The ECB's balance sheet already expanded to around EUR 1.7 bln before the tender. The massive liquidity injection is of considerable importance for eurozone banks, which may have come under further pressure without the help of the ECB.
However, deposit levels of banks with the ECB have jumped higher after the tender, which suggests that banks are once again hording liquidity. And so far the impact on bank lending has been limited, so that even ECB's Weber warned last week that if there are no signs of a revival the ECB may be forced to circumvent the bank channel as other central banks have done by buying commercial paper outright. The problem with that approach is that it will also fail to reach the bulk of small and medium sized companies.
The ECB will now wait and see if its latest action does unlock the credit market.
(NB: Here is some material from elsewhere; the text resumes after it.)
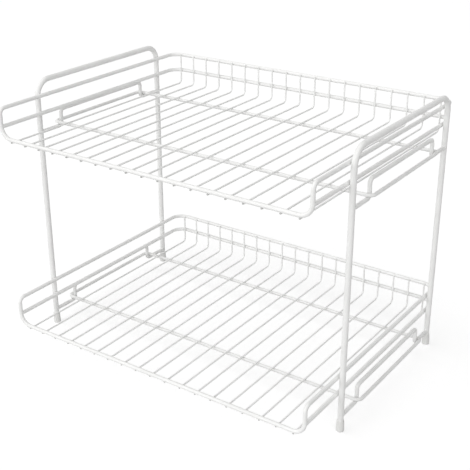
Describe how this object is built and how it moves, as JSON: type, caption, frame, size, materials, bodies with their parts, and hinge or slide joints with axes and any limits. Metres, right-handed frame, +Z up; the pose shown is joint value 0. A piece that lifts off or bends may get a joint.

While in the central scenario we do not expect any further action from the central bank, Weber's comments highlight that the ECB still has options open if the current measures fail.
Updated: June 29, 2009
Evolution of Inflation Expectations as Implied by French Indexed Government Bonds
(Assuming constant risk premia for inflation volatility and liquidity)

Updated March 4, 2009 - Source: Bloomberg

Updated March 4, 2009 - Source: Bloomberg
Recent Notable Quotes
ECB's Bini Smaghi: A central bank that "looks at all costs at growth is driven to make policy decisions that feed instability". A central bank "must look to the medium term, it must look to price stability". (June 25,2009)
ECB's Noyer: The interbank market is returning to normal. (June 25,2009)
ECB's Provopoulos: "It is true that recently there have been indications of a slowing in the worsening, or a gradual stabilization, of economic activity in the U.S. and Europe, creating optimism that a recovery could begin earlier than expected". "These signs, however to not necessarily prejudge a quick return to growth. The degree of uncertainty for the course of the global and European economy remains high". (June 25,2009)
ECB's Weber: "There is no relevant risk of deflationary effects". While the Bundesbank "does not expect a substantial recovery in the near future" it sees "good chances for the economy bottoming out in the second half of 2009". (June 24,2009)
ECB's Bini Smaghi: "A monetary policy which quickly brings rates to zero but is not able to generate expectations of stable rates on that level, may turn out to be less effective than a policy which keeps rates slightly higher with stable expectations and allows the yield curve to remain flatter. If we look at the results obtained in terms of yield curves and inflation expectations, we can appreciate the ECB's strategy in reducing rates". The "massive expansion of monetary liquidity made in order to weather the crisis will have to be rapidly eliminated to avoid repeating the same phenomenon that happened and to avoid speculative bubbles". (June 24,2009)
ECB's Weber: ECB "has used the room for rate reductions that was created by waning inflation risks and a dramatic worsening of the economic situation". After providing unlimited liquidity to banks and the plan to buy covered bonds "additional steps are not necessary at the moment". "Politicians and central banks have reacted to provide access to cheap credit for companies and households". If banks do not pass on more favourable financing conditions, "we have to bypass the banking sector". "Direct intervention would then become necessary". Intervention is "not necessary at the moment". (June 23,2009)
ECB's Bini-Smaghi said that "we know from history that premature exits from crises have made crises worse". He added that the "greatest risk" to an economic recovery is if "governments, financial markets and market participants start to base their behaviour on the wrong inflation expectations". (June 23,2009)
ECB's Noyer said the current refi rate of 1% is "appropriate" and that rate cuts can't jeopardize price stability.